WAF İzlenimleri: Enis Öncüoğlu (Öncüoğlu Mimarlık)

Enis Öncüoğlu'na WAF ile ilgili izlenimlerini sorduk.

Emine Merdim Yılmaz: WAF ile ilgili değerlendirmeleriniz alabilir miyim?

Enis Öncüoğlu: WAF, bu sene Singapur’a gelerek etkinliği uluslararası bir platforma taşımış oldu. Daha öncekilere göre daha fazla Asyalı mimarı ve projeyi de WAF’ın içerisine katmış olduklarını gözlemledim. Bunun getirdiği dinamizm çok net bir şekilde okunuyor.

Çünkü Avrupa’nın ve Amerika’nın ekonomik krizde olduğu bir dönemde, mimarlıkla ilgili bütün gelişmeler Asya, Pasifik ve Çin ekseninde oluyor. Bu eksende yer alan projeleri Singapur gibi müze kentte görerek, yaşayarak, deneyimlemek ve tartışmak çok etkileyiciydi. Bu anlamda başarılı bir organizasyondu.

Belki de şu sıralar mimarlık gündeminde büyük-küçük demeden, ülke ayırt etmeden mimarları entelektüel anlamda tartışmaya iten en önemli organizasyon bu diyebilirim.

Çok küçük 3-5 kişilik bir mimarlık ofisinin işi ile SOM, Nikken Sekkei gibi binlerce kişinin çalıştığı büroların işleri aynı platformda tartışılıyor.

Jürilerin işleri çok zor. Olabildiğince detaylı bir kategorilendirme yapılmış olsa da bunun içerisinde ölçek konusunda bir kıstas getirilmemiş. Bir bakıyorsunuz 500 metrekarelik yapı, 500.000 metrekarelik yapı da aynı kategori içerisinde birbiriyle yarışabiliyor. Yine de işi detaylandırdıkça esas tartışılması gereken konudan başka şeylere de yönlenilebilir.

Alışveriş merkezi kategorisinde gözlemlediğim, büyük ölçekli yapılan mimarlar tarafından çok da benimsenmediği.

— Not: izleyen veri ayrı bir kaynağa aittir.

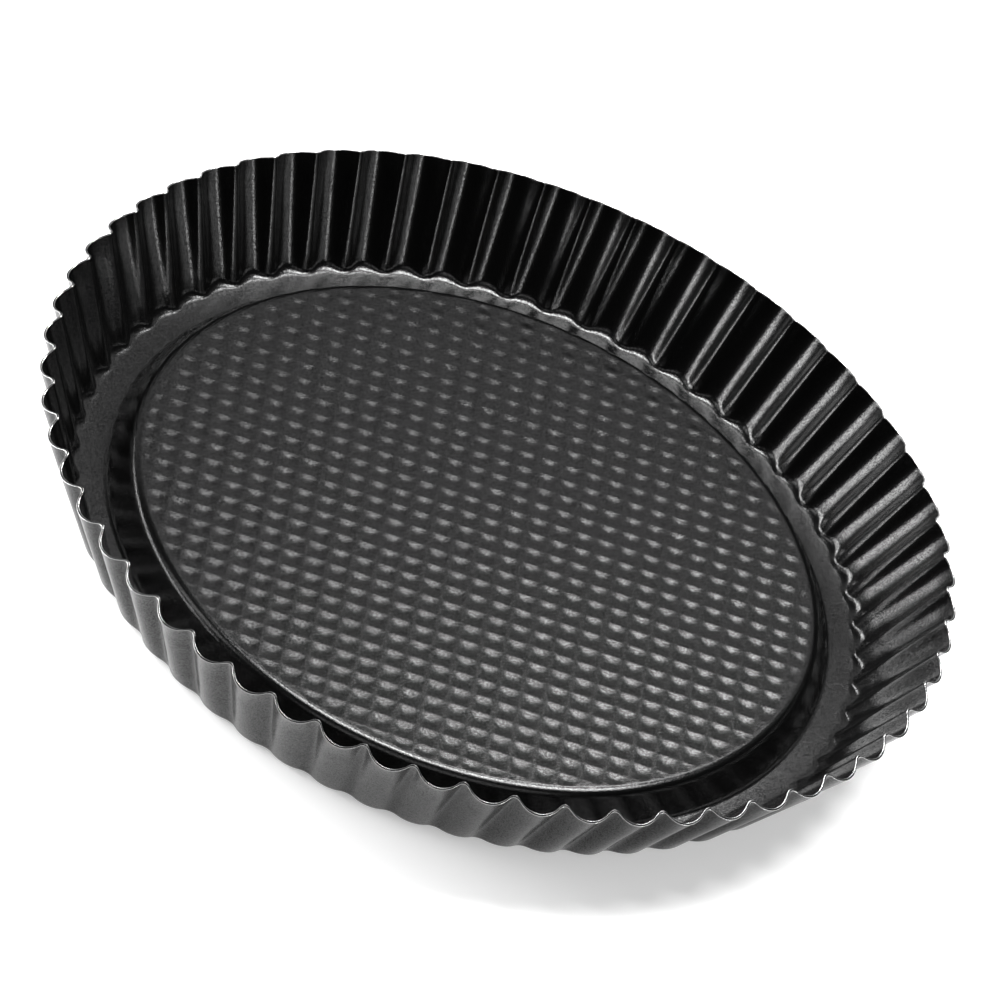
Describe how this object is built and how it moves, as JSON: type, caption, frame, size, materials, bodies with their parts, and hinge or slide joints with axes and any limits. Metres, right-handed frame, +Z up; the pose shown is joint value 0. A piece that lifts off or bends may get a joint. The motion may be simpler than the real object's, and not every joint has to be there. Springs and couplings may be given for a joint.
{
  "type": "fluted flan tin",
  "caption": "Round shallow baking tin of dark non-stick sheet steel: fluted leaning wall, bare-edge rim, flat ring and a raised, embossed centre panel.",
  "frame": {"origin": "centre of the circle that the tin stands on, at table level", "axes": "+Z up along the tin's axis, towards the open rim; a flute ridge lies on +X"},
  "size_m": [0.299, 0.2994, 0.037],
  "materials": {
    "nonstick_coating": "satin"
  },
  "bodies": {
    "root": {"tart_pan": "nonstick_coating"}
  },
  "joints": []
}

Bunların dışında bina teknolojileri ile ilgili olan kısım çok etkileyiciydi. Türkiye’nin tersine Uzak Doğu’da mimarlık ile teknolojinin beraber çözüldüğü yapıları görmek bizim çok etkileyiciydi.

EMY: Dünyanın geldiği durum jürinin özellikle çevre konusundaki hassasiyetlerini artırmış durumda. Katılımcılara özellikle bu konuya vurgu yapacak sorular sordular.

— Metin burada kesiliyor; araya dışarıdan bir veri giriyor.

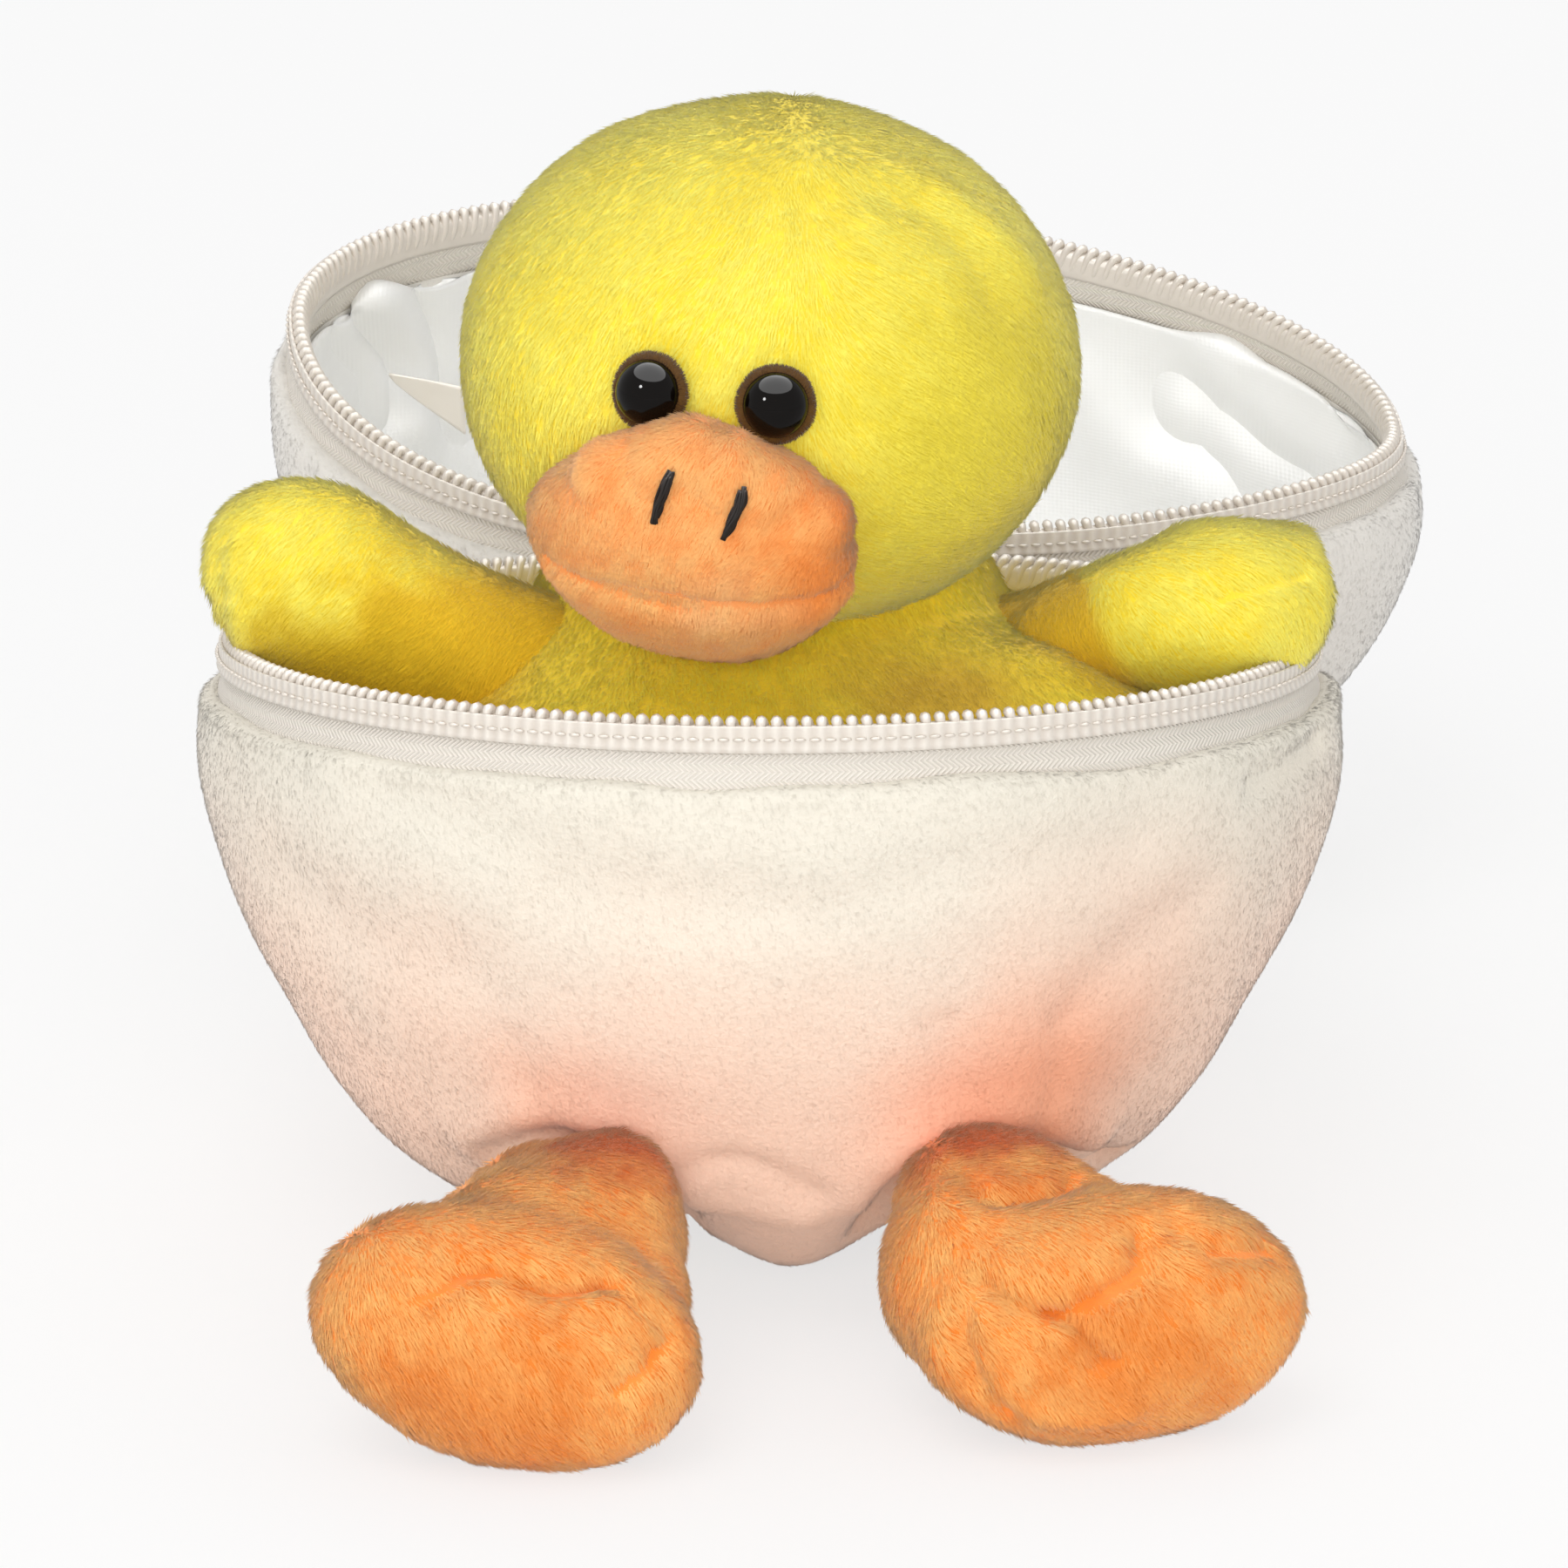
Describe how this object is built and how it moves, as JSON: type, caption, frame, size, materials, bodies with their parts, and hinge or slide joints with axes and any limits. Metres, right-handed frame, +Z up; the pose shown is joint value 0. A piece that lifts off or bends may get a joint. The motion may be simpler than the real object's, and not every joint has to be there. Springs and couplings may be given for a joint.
{
  "type": "plush duck in a zip-open egg",
  "caption": "Stuffed duck sitting in a plush egg that unzips round its middle. The egg's upper half lies open behind it as a hinged lid, and its wings rest over the rim.",
  "frame": {"origin": "middle of the flat seat under the egg's lower half, on the table", "axes": "+Z up, -Y the way the duck looks and its feet point, +Y towards the open lid, +X to the right of somebody who faces the duck"},
  "size_m": [0.1366, 0.2376, 0.122],
  "materials": {
    "cream_plush": "short brushed plush",
    "white_plush": "short brushed plush",
    "lining": "smooth woven lining",
    "zip_tape": "woven tape",
    "zip_coil": "nylon coil",
    "slider": "white painted casting",
    "yellow_plush": "short plush",
    "bill_plush": "short plush",
    "foot_plush": "short plush",
    "eye_black": "polished",
    "eye_backing": "brown felt",
    "thread": "satin stitch",
    "plain_plastic": "moulded",
    "label": "satin ribbon, bare"
  },
  "bodies": {
    "egg": {"lower_shell": "cream_plush", "lower_lining": "lining", "lower_zip_tape": "zip_tape", "lower_zip_chain": "zip_coil", "lower_zip_stop": "plain_plastic", "hinge_gusset_lower": "lining", "zip_slider": "slider", "duck_torso": "yellow_plush"},
    "lid": {"lid_shell": "white_plush", "lid_lining": "lining", "lid_zip_tape": "zip_tape", "lid_zip_chain": "zip_coil", "lid_zip_stop": "plain_plastic", "hinge_gusset_lid": "lining", "care_label": "label"},
    "head": {"duck_head": "yellow_plush", "bill_upper": "bill_plush", "bill_lower": "bill_plush", "nostril_left": "thread", "nostril_right": "thread", "eye_left": "eye_black", "eye_right": "eye_black", "eye_left_backing": "eye_backing", "eye_right_backing": "eye_backing", "eye_left_washer": "plain_plastic", "eye_right_washer": "plain_plastic"},
    "left_wing": {"wing_left": "yellow_plush"},
    "right_wing": {"wing_right": "yellow_plush"},
    "left_foot": {"leg_left": "foot_plush", "foot_left": "foot_plush"},
    "right_foot": {"leg_right": "foot_plush", "foot_right": "foot_plush"},
    "pull": {"zip_pull": "slider"}
  },
  "joints": [
    {"name": "lid_hinge", "type": "hinge", "parent": "egg", "child": "lid", "pos_m": [0.0025, 0.05676, 0.05206], "axis": [1, 0, 0], "range_deg": [0, 110]},
    {"name": "head_turn", "type": "hinge", "parent": "egg", "child": "head", "pos_m": [0, -0.008, 0.095], "axis": [0, 0, 1], "range_deg": [-12, 12], "stiffness_Nm_per_rad": 0.01},
    {"name": "left_wing_swing", "type": "hinge", "parent": "egg", "child": "left_wing", "pos_m": [-0.033, -0.004, 0.06929], "axis": [-0.1705, 0.9854, 0], "range_deg": [0, 35]},
    {"name": "right_wing_swing", "type": "hinge", "parent": "egg", "child": "right_wing", "pos_m": [0.033, -0.006, 0.06804], "axis": [-0.5579, -0.8299, 0], "range_deg": [0, 35]},
    {"name": "left_foot_swing", "type": "hinge", "parent": "egg", "child": "left_foot", "pos_m": [-0.0168, -0.05401, 0.01864], "axis": [-1, 0, 0], "range_deg": [0, 45]},
    {"name": "right_foot_swing", "type": "hinge", "parent": "egg", "child": "right_foot", "pos_m": [0.02199, -0.05217, 0.01855], "axis": [-1, 0, 0], "range_deg": [0, 45]},
    {"name": "pull_swing", "type": "hinge", "parent": "egg", "child": "pull", "pos_m": [-0.01965, 0.0553, 0.05541], "axis": [0.9825, 0.1862, 0], "range_deg": [-5, 47]}
  ]
}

EÖ: Erginoğlu&Çalışlar’ın projesinde ısrarla o soru gündeme gelmişti. Ben bu konuyu her proje için pratik de bulmuyorum. Bu kadar zorlayıcı olması da çok hoşuma gitmiyor. Türkiye’de sistemler oldukça basit şekilde çözülüyor. Maliyetlerden dolayı Türkiye’de yerel malzemelere yöneliyoruz. Burada önemli olan sürdürülebilirlik konusunu sadece mimarların gündeminden çıkarıp herkesin benimseyebileceği düzeye getirmek gerekiyor.

Projelerde konu sadece sertifika olmamalı, onun dışında kentle kurulan diyalog, insanlara verilen mesaj, mekanlardaki çeşitlilik ve kalite bununla beraber olmalı. Mimarlıktaki tek belirleyici konunun sürdürülebilirlik olmasını garip buluyorum.